**YOUR GOAL**: Each line below should be reproduced without any alteration.

**DATASET CONTENT**:
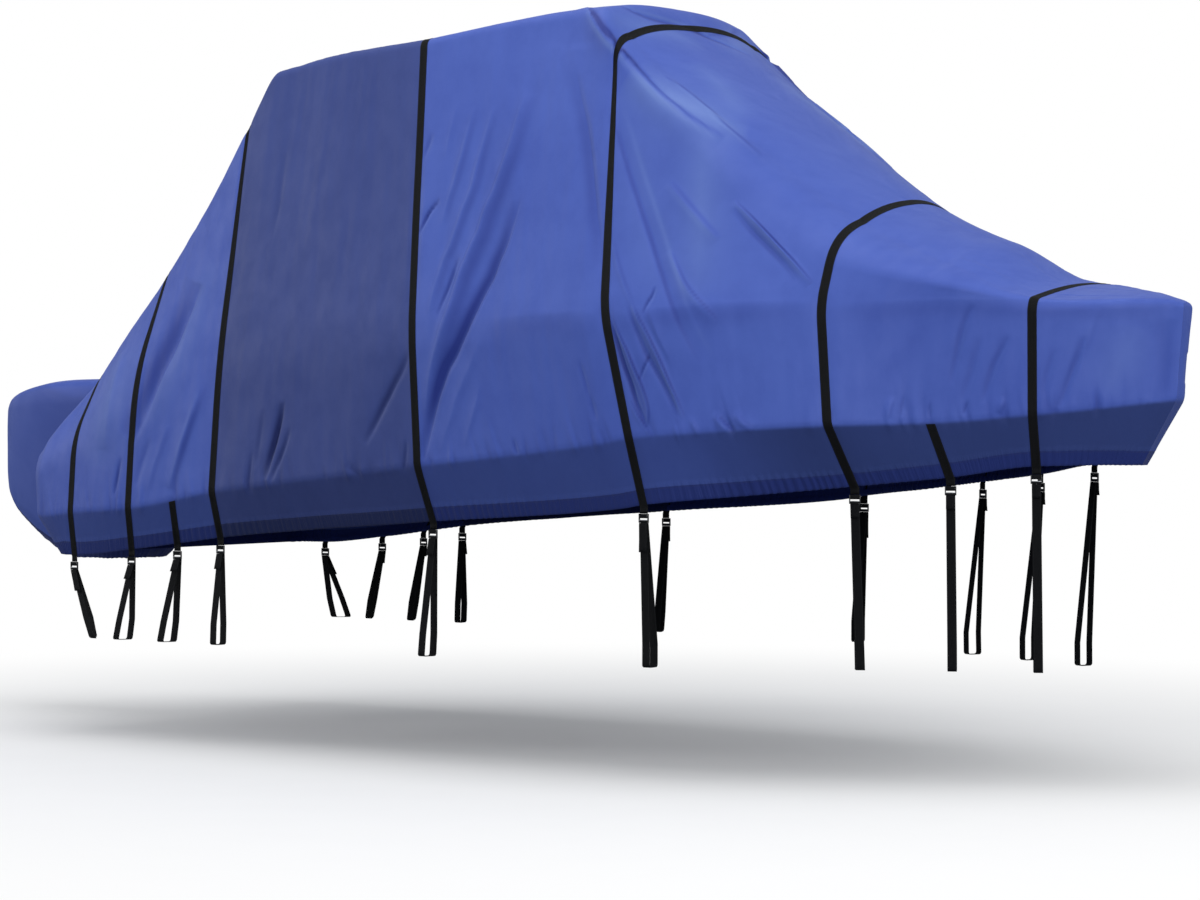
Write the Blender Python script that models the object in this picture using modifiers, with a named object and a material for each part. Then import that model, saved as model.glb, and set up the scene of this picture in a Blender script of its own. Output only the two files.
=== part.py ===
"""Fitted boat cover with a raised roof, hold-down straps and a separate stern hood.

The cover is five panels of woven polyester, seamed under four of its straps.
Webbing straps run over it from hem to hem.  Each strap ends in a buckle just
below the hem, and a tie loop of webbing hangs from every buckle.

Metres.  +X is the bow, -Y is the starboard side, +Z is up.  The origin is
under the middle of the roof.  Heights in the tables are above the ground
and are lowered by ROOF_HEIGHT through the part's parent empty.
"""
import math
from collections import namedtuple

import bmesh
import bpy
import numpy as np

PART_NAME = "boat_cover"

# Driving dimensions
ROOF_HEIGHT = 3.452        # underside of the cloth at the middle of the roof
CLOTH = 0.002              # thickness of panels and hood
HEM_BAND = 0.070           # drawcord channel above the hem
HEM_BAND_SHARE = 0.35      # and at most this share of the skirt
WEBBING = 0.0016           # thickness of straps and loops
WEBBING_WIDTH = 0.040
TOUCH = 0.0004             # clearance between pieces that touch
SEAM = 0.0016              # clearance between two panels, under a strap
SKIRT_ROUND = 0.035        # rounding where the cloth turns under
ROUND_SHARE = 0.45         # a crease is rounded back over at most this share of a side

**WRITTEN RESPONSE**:
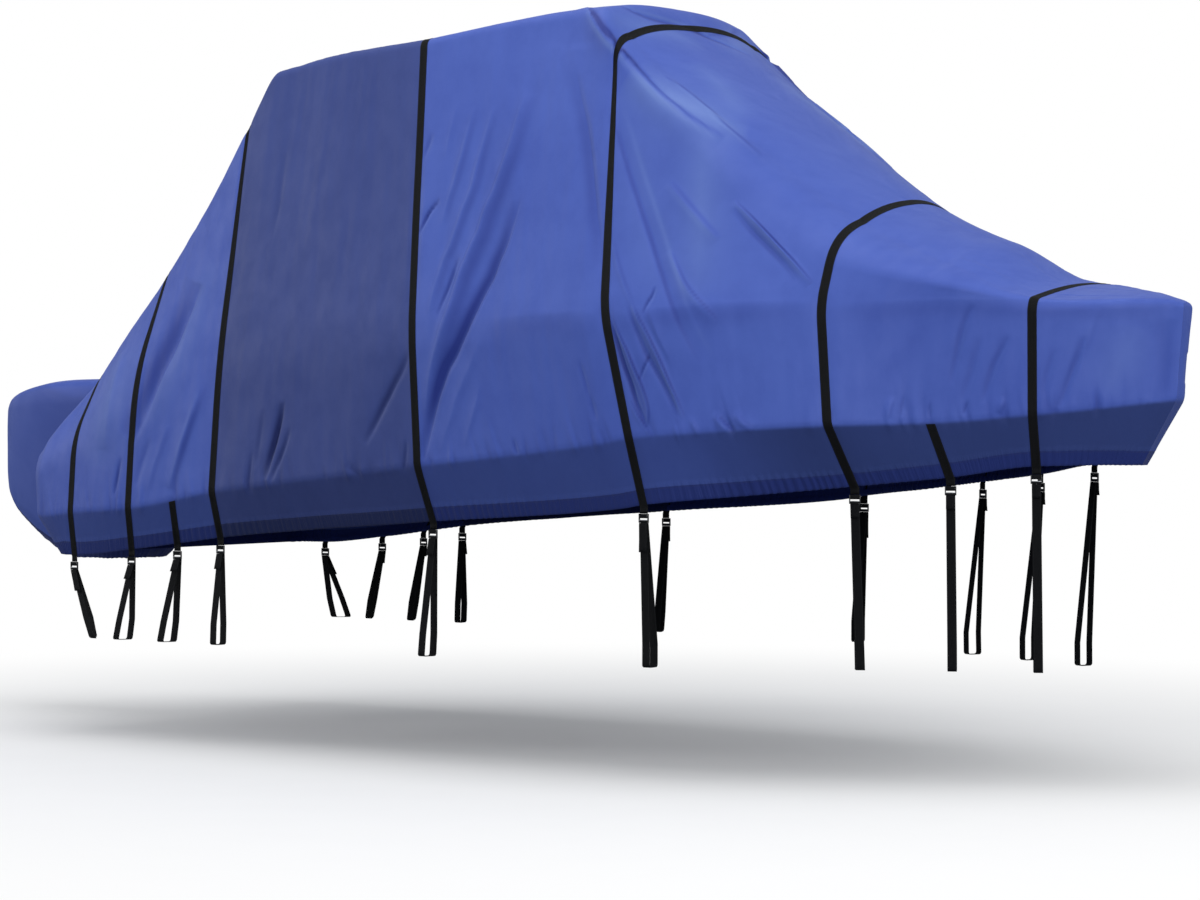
Write the Blender Python script that models the object in this picture using modifiers, with a named object and a material for each part. Then import that model, saved as model.glb, and set up the scene of this picture in a Blender script of its own. Output only the two files.
=== part.py ===
"""Fitted boat cover with a raised roof, hold-down straps and a separate stern hood.

The cover is five panels of woven polyester, seamed under four of its straps.
Webbing straps run over it from hem to hem.  Each strap ends in a buckle just
below the hem, and a tie loop of webbing hangs from every buckle.

Metres.  +X is the bow, -Y is the starboard side, +Z is up.  The origin is
under the middle of the roof.  Heights in the tables are above the ground
and are lowered by ROOF_HEIGHT through the part's parent empty.
"""
import math
from collections import namedtuple

import bmesh
import bpy
import numpy as np

PART_NAME = "boat_cover"

# Driving dimensions
ROOF_HEIGHT = 3.452        # underside of the cloth at the middle of the roof
CLOTH = 0.002              # thickness of panels and hood
HEM_BAND = 0.070           # drawcord channel above the hem
HEM_BAND_SHARE = 0.35      # and at most this share of the skirt
WEBBING = 0.0016           # thickness of straps and loops
WEBBING_WIDTH = 0.040
TOUCH = 0.0004             # clearance between pieces that touch
SEAM = 0.0016              # clearance between two panels, under a strap
SKIRT_ROUND = 0.035        # rounding where the cloth turns under
ROUND_SHARE = 0.45         # a crease is rounded back over at most this share of a side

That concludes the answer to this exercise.